The car I have at the moment is the LCI model (BMW are not far too posh to have facelifts, instead they have Life Cycle Impulses). I've no idea what differences this brings but what I do know is that first impressions were much more favourable.
The doors closed with a thunk and the cabin was actually very nice. Reasonably well specified with half leather Sports seats with inflatable side supports, front and rear park distance control (Not sure this is standard fit though), aux port for stereo, dual zone climate control, nice M Sport steering wheel etc. Plastics quality seemed good for a small hatch - the focal point of the interior being the aluminium M Sport trim which certainly feels like aluminium.
A gaping omission from the spec sheet however is cruise control.
Initial impressions on the road were not so good. At low speeds around town the car feels very breathless and lethargic, it's not until the revs are beyond 2000-2300pm that you start to get any performance. Below this you get that amusing little diesel trait where you can jam your foot hard down to the floor, then release it again, and you get little if any change in response from the car to show your passengers what you just did. Obviously once you get going you can drive around this but it's a bit of a pain. It's an inherently diesely thing though so I'll stop.
Engine wise this facelift model is fitted with a 143bhp variant of BMW's ever popular M47 2 litre diesel. It is apparently good for 0-60 in 9 seconds and has a 6 speed manual box. It is also fitted with the usual range of BMW Efficient Dynamics gubbins, the most obvious of which is the auto stop-start, which one you get to feels great. Especially as it means you dont get that annoying diesely rattle through the cabin that diesel owners pretend doesnt exist when sat in traffic, as the engine simply cuts out and it's lovely and silent. Dab the clutch and bang, engine is back on. A fantastic system.
Out on the open road and things improve somewhat. Where around town it was frustating lethargic, get it going and its really not bad - there is reasonable mid range performance and you can - just - perform overtakes without feeling like death is an inevitability as with the older 118d. It gathers speed quite well - in the lower gears.

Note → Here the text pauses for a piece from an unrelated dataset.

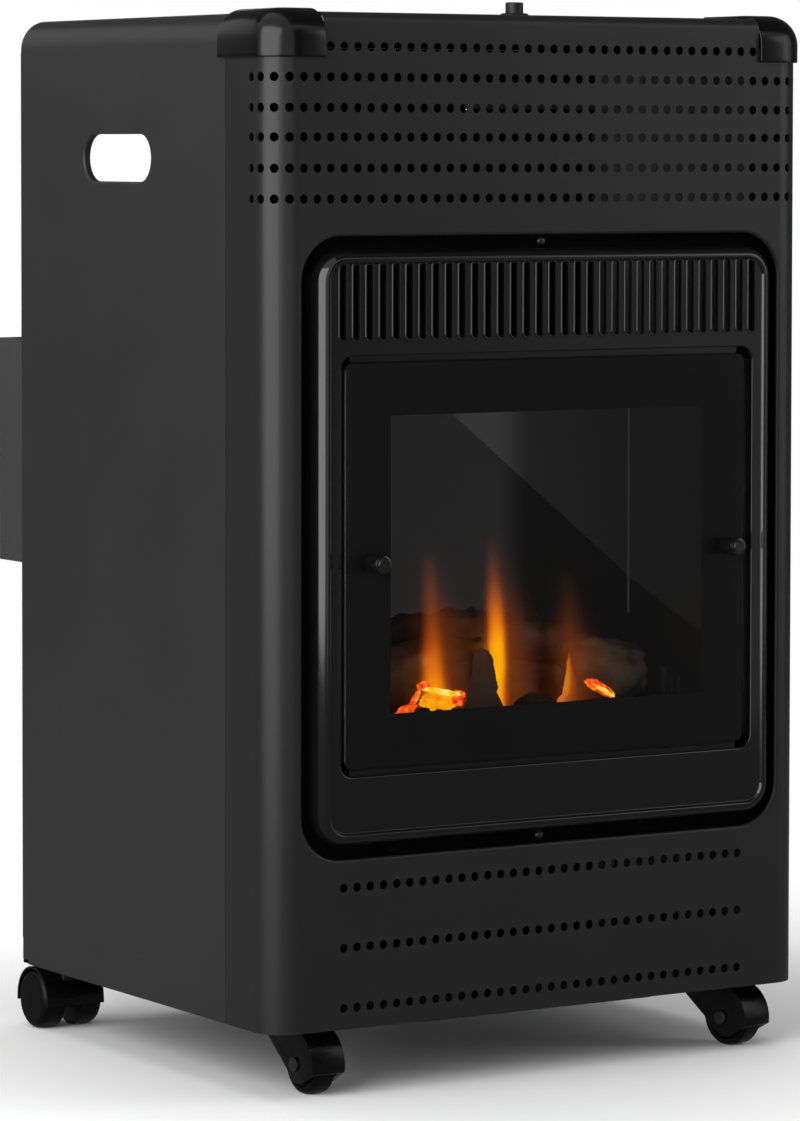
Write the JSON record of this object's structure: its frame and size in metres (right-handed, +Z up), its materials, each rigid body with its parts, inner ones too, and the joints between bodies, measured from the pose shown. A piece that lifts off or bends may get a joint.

Did I just say that? Lower gears? In a diesel? But diesels are all about driving everywhere in 6th gear owning Porsches are they not? Not this one. As with every car in the universe these days it has a 6 speed box whether it needs one or not. I guess the 6th ratio helps with economy but it does mean you spend rather a lot of time stiring the gearbox, something i thought diesel owners were supposed to be allergic to. I'm not talking about when you are pressing on, even when driving normally on dual carriageways at 70-80mph you'll find the odd hill which will require a downshift to maintain progress.
When cruising the ride isn't that bad. It can get quite joggly over poorer road surfaces but never alarmingly so. It certainly isn't an ideally suited car for covering big miles - BMW make the 5 and 7 for this - but for the occasional longer trip, its acceptable. Ride quality around town seems ok so far.

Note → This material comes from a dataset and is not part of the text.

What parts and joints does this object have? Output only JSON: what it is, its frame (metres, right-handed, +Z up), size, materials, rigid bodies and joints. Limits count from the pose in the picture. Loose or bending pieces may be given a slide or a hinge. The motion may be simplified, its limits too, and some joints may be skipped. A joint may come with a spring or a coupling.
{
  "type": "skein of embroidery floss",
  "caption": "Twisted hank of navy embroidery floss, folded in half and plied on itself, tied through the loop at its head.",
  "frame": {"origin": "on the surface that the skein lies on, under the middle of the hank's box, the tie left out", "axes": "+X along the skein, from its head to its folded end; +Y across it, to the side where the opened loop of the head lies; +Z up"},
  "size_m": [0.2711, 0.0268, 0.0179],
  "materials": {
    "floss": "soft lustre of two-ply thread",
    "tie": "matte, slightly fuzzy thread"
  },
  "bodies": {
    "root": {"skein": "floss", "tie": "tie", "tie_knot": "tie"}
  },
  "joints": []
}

What is not great, however, is the boomy resonance you get at Motorway speeds. 70ishmph, in 6th, on the flat, and you get a drone from the engine, constantly. Throttle off, it goes away. Back on the throttle, it comes back. It reminds me of sitting in a car with a chavvy exhuasts if I'm honest and it really suprised me that this was present.
The stereo..... shock. It's not crap. It's actually... perfectly acceptable for a standard car. It's only taken you 50 years BMW but my god, they've managed to put a half decent stereo into a car. Good times.

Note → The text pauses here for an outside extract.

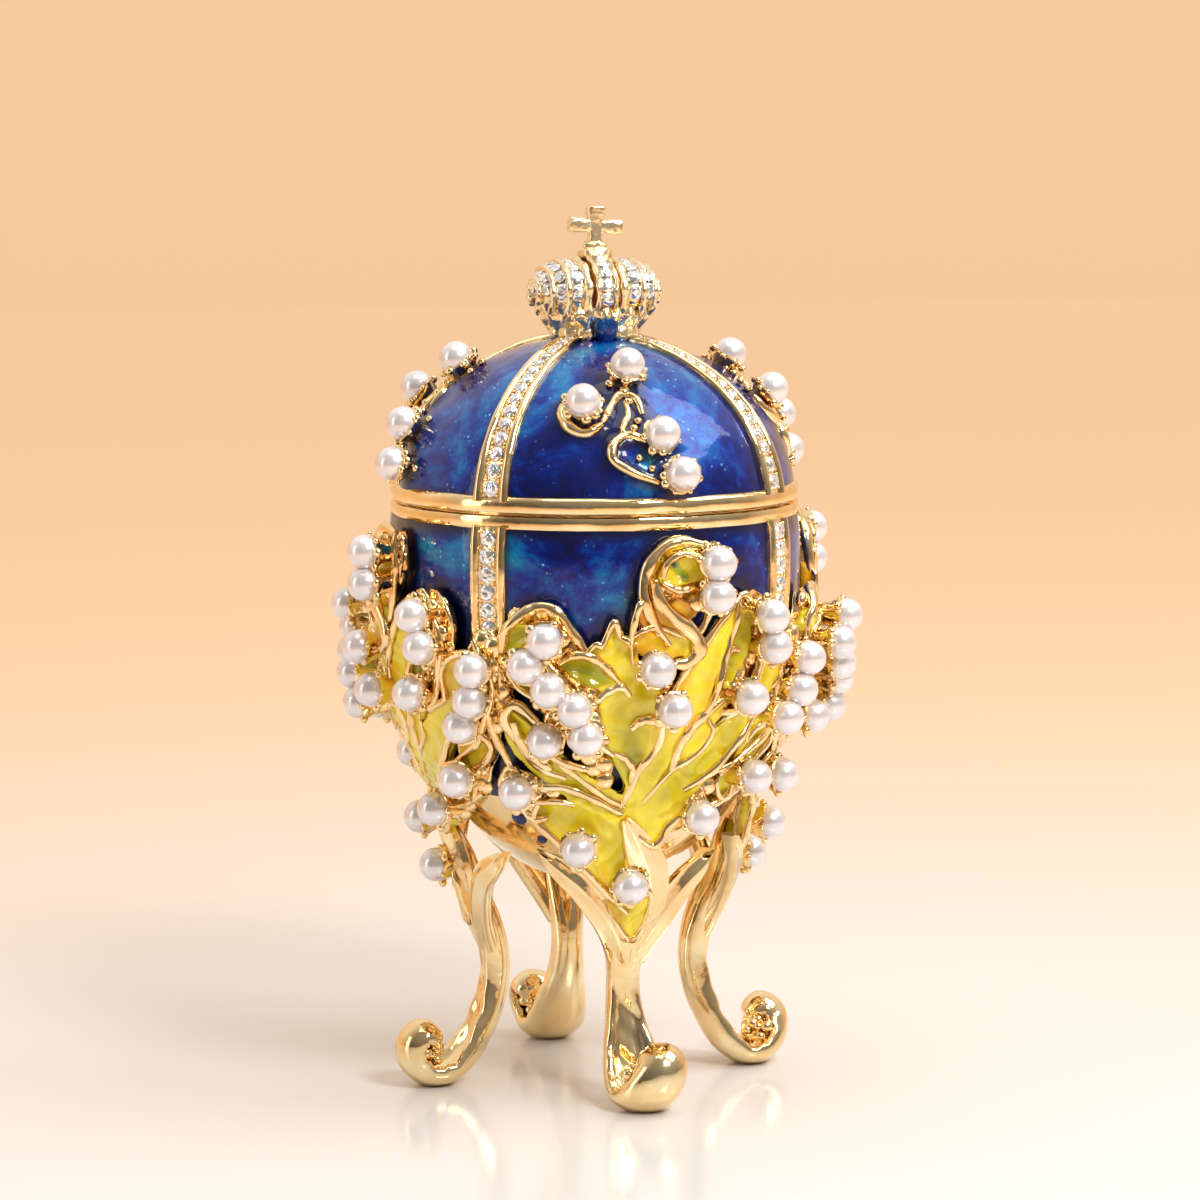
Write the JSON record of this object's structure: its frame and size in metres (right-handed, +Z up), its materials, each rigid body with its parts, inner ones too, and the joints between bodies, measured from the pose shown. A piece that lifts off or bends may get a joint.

It handles really nicely. Not much bodyroll, tidy turn-in, loads of feeling through the steering wheen, it's pretty good fun to chuck around the lanes. Cries out for more power though, I reckon a 130i/135i would be a genuinelly brilliant hot hatch.
I covered quite a bit distance yesterday and by the end of it although the car was pretty comfortable (I love the seats) I did feel like I'd just.. covered quite a bit of distance, which is not something I tend to get with the 5 Series. I arrived home quite tired which is a new experience but I guess it simply illustrates the point - this is a premium town car/medium distance car not a long distance cruiser.
So onto the cars party peice. The running costs. Forget all that torque crap and high performance 6th gear drag races, 95% of diesel drivers (Sit down at the back 335d owners I'm not talking to you) do so to save money. Be it save money on fuel costs or, as is far, far more likely these days, save money on company car tax.
The 118d M Sport costs £22,685 on the road but I'd guess most are leased as company cars. It has CO2 emissions of 119g/km. This means £35 a year road tax and 13% BIK for company car tax. This is cheap. The road thing is utterly pointless - its a 22 grand car ffs, who cares what the car tax costs - but the BIK matters. Company car users pick cars based on BIK and the 118d scores fantastically well here. It'll be hugely efficient to run as a company car.
But what about fuel economy? Combined economy on the 118d M Sport is a staggering 62mpg with a fanastic 70mpg for extra urban and a scarcely beleiveable 50mpg on the urban cycle. These are great numbers.
Lets just take a small step aside for now and look at my car. I am not really comparing the 118d to my car but I know my car well and I often make the same journey. My car has a combined MPG rating of 29.7mpg, extra urban of 37mpg and urban of 22mpg.
I was expecting great things from the 118d. It did not, however, deliver in this area. The car was perfectly run in with nearly 10k miles on the clock.
From Plymouth to near Bournemouth it managed 47mpg - this is a mix of dual carriageway A road and single carriageway A road. I was not driving it like I'd had just stolen it, but wasn't driving like an old bloke either. Like a normal guy, infact. Like I drive my 530i on the same route. I'd have averaged about 30mpg from the 530i over this stretch of the journey (Bang on the combined mpg rating) yet the 118d was over 15mpg short of its claimed combined fuel consumption figure.
Hmmmm.
Next, just outside of Bournemouth (Bere Regis infact) to Southampton. This is a mix of A road with no real overtaking, dual carriageway and the M27.
52mpg.
This seems more diesely - yet still not even matching the combined. Infact, id had acheived just the urban MPG figures on this route. By contrast, had I only got 22mpg from my 530i doing the same drive, it'd be booked into the garage for a diag to find out whats wrong with it the next day.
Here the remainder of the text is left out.